» Given exercise
Transcribe the stretch of entries below from the line with "return low, high" through the line with "CROWN_TOP = cad_bounds[1][2]", exactly and with both ends included; leave out all other lines.

» Given records
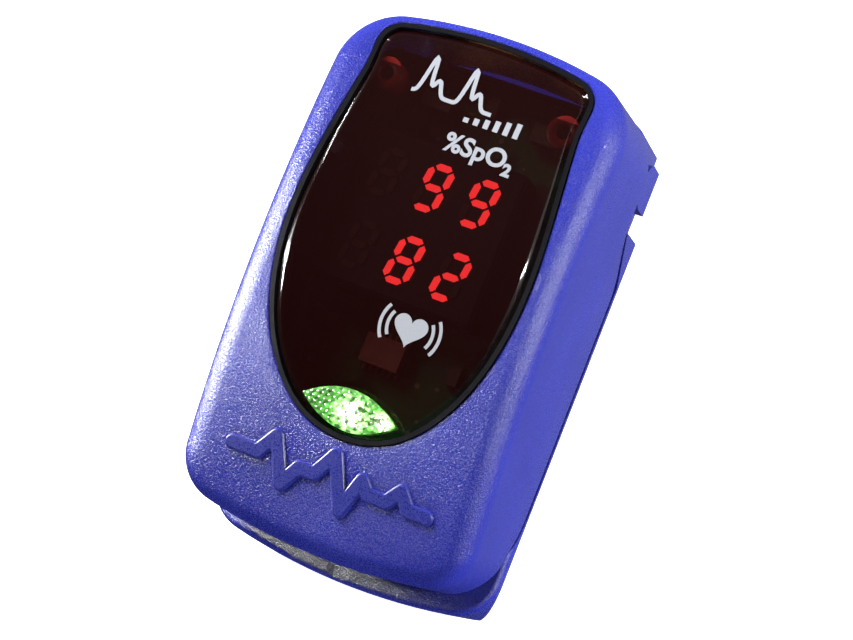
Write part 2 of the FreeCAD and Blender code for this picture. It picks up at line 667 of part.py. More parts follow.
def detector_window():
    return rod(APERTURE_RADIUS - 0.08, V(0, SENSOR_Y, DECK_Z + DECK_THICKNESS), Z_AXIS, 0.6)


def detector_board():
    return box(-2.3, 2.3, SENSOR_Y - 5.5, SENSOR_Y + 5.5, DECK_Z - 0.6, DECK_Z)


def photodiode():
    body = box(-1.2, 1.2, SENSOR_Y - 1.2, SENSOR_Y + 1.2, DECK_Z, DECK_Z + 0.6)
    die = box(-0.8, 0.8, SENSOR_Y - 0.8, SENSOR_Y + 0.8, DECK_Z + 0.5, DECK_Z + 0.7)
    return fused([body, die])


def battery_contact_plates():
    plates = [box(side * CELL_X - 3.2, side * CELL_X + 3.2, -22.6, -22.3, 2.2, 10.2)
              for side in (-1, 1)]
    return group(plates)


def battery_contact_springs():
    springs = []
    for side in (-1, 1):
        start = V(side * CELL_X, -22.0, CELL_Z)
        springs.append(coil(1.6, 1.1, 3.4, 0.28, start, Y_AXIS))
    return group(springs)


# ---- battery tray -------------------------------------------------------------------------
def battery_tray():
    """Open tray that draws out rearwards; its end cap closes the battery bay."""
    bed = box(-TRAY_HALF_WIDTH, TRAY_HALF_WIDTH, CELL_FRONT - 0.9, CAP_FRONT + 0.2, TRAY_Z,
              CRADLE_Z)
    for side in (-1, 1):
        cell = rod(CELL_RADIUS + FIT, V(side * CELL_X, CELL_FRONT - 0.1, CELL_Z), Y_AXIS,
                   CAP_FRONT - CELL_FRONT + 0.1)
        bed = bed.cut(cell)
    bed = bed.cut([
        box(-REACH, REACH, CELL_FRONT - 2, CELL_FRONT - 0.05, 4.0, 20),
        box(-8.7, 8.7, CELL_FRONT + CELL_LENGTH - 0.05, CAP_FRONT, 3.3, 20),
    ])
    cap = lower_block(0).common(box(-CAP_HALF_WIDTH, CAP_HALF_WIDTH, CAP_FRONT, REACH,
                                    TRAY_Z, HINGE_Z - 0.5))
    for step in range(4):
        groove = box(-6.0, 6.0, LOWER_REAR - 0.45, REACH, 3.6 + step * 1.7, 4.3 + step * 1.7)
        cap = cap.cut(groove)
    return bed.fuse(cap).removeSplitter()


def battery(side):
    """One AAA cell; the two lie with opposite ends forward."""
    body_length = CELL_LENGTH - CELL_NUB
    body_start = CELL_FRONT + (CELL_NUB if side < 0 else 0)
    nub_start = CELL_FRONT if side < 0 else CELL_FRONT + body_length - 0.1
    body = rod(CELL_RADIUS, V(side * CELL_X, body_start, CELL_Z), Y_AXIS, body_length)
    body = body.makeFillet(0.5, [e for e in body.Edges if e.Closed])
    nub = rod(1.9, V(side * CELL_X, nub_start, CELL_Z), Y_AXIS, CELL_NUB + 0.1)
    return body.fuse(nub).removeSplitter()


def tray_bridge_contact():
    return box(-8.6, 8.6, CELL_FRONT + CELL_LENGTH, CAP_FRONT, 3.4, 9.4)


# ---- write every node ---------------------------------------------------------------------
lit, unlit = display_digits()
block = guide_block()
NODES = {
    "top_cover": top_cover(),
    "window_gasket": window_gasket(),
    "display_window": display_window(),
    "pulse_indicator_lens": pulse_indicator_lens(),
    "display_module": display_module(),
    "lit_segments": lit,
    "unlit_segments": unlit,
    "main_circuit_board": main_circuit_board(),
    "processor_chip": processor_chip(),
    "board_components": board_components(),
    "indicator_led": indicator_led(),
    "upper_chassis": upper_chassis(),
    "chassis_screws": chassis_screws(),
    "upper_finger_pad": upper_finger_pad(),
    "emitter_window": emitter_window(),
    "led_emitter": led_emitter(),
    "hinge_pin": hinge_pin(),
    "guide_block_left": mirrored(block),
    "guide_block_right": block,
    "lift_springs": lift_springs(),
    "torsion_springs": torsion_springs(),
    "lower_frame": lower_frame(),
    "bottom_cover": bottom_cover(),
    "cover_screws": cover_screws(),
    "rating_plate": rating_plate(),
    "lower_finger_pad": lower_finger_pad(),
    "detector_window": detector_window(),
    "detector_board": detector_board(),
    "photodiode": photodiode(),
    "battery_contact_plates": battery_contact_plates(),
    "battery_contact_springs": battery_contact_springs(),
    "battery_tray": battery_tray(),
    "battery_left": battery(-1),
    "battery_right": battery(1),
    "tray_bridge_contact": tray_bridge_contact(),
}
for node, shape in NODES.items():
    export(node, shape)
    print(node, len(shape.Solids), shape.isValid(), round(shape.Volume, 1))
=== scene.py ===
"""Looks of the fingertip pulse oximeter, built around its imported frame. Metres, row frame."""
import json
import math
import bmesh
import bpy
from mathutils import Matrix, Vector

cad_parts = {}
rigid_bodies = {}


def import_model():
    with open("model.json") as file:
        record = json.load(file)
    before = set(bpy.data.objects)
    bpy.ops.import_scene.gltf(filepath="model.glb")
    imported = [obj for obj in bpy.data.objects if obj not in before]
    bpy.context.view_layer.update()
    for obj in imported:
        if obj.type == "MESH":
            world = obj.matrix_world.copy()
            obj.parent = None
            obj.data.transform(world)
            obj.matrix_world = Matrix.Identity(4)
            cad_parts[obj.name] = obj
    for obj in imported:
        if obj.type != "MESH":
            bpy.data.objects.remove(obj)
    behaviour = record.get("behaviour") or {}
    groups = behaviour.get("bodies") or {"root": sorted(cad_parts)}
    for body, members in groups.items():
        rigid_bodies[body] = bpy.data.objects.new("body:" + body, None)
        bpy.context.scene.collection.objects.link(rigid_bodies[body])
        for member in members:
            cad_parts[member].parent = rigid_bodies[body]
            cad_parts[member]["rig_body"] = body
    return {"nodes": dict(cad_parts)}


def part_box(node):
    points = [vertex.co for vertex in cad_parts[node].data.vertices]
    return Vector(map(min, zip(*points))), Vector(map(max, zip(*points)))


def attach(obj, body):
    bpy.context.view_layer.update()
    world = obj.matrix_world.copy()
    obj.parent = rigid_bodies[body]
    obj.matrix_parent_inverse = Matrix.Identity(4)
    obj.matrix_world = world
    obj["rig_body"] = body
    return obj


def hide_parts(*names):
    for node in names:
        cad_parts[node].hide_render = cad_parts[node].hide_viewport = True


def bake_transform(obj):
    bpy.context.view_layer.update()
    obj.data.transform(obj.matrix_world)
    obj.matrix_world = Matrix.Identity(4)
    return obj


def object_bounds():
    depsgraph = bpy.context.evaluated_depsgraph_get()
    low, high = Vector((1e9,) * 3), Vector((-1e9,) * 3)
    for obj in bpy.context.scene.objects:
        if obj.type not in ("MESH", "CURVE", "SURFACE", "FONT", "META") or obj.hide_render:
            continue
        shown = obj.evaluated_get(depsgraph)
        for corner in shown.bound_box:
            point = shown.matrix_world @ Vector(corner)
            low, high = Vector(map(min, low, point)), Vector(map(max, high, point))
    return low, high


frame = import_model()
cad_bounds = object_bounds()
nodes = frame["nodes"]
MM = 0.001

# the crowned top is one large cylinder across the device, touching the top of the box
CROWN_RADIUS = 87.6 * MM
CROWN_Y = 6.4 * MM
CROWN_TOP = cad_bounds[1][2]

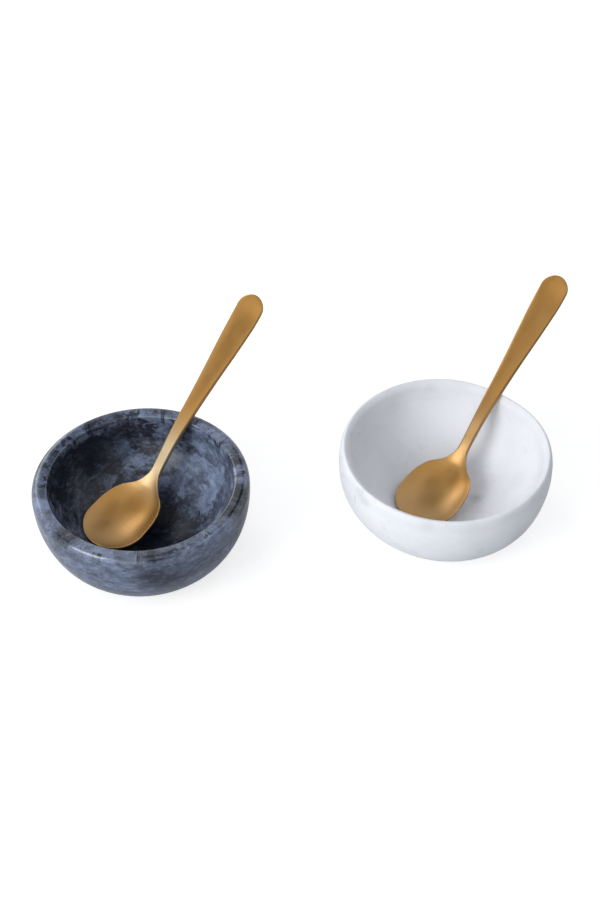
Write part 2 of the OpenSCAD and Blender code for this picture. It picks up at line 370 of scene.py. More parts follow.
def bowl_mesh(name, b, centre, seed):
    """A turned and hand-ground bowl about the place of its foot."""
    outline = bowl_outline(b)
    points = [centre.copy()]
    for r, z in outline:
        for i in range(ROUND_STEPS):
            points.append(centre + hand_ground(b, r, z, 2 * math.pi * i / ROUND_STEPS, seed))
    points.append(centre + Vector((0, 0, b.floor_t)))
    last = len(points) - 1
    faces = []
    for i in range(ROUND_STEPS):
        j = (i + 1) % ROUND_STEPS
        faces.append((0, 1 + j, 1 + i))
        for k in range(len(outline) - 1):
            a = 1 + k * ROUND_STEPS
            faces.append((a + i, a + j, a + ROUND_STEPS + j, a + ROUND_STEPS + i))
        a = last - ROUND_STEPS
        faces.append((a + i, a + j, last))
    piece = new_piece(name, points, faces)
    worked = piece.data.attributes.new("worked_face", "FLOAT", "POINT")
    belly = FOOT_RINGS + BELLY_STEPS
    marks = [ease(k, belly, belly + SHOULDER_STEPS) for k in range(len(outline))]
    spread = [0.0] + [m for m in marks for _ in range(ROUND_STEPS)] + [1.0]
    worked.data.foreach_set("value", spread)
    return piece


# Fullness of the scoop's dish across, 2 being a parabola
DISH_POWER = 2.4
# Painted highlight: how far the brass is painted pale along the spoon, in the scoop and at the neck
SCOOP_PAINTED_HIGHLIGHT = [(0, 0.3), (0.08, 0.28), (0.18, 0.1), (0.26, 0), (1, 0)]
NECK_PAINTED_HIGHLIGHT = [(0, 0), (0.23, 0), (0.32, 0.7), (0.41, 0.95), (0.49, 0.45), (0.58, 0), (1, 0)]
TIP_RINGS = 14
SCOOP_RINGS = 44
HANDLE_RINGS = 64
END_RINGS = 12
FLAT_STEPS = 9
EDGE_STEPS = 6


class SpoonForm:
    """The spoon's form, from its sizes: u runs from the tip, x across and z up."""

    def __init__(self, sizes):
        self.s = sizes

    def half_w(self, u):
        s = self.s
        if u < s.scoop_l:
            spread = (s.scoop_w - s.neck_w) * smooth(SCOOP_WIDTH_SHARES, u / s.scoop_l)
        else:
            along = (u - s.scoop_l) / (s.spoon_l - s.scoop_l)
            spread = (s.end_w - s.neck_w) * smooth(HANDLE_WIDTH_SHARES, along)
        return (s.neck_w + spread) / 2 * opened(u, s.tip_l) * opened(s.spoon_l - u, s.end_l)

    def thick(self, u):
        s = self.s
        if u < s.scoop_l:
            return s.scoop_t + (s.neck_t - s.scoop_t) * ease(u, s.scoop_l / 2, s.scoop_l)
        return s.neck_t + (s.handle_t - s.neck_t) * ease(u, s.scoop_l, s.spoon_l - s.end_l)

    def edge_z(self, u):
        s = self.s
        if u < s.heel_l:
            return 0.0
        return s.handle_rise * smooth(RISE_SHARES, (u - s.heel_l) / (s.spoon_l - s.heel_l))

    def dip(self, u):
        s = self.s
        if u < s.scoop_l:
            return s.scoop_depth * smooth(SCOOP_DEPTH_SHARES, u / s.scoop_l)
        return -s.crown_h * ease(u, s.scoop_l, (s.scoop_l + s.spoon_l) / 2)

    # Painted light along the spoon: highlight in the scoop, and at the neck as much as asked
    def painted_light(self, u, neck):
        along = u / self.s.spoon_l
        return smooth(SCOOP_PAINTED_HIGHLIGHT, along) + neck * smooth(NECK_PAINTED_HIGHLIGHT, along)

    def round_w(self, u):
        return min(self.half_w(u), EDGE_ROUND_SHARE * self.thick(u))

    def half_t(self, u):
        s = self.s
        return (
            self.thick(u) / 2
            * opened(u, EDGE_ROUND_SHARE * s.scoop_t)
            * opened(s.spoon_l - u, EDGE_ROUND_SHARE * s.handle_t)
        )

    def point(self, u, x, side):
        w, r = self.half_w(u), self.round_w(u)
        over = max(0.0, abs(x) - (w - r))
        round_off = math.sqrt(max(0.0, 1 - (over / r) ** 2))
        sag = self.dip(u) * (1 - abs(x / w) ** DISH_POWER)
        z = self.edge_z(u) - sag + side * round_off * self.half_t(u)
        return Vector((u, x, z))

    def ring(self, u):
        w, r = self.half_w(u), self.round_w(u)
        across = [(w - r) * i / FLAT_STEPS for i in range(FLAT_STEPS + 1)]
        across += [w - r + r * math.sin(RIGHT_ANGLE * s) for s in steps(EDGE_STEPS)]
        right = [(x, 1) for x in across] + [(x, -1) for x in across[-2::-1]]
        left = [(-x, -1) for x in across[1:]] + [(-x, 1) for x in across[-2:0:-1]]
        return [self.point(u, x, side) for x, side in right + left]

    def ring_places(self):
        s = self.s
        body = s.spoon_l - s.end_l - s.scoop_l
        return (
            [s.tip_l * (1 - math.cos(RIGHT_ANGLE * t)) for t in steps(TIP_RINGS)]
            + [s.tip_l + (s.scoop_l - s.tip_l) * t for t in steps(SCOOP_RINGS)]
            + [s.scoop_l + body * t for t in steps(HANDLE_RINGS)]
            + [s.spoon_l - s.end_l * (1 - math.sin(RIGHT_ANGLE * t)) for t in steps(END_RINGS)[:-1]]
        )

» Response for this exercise
    return low, high


frame = import_model()
cad_bounds = object_bounds()
nodes = frame["nodes"]
MM = 0.001

# the crowned top is one large cylinder across the device, touching the top of the box
CROWN_RADIUS = 87.6 * MM
CROWN_Y = 6.4 * MM
CROWN_TOP = cad_bounds[1][2]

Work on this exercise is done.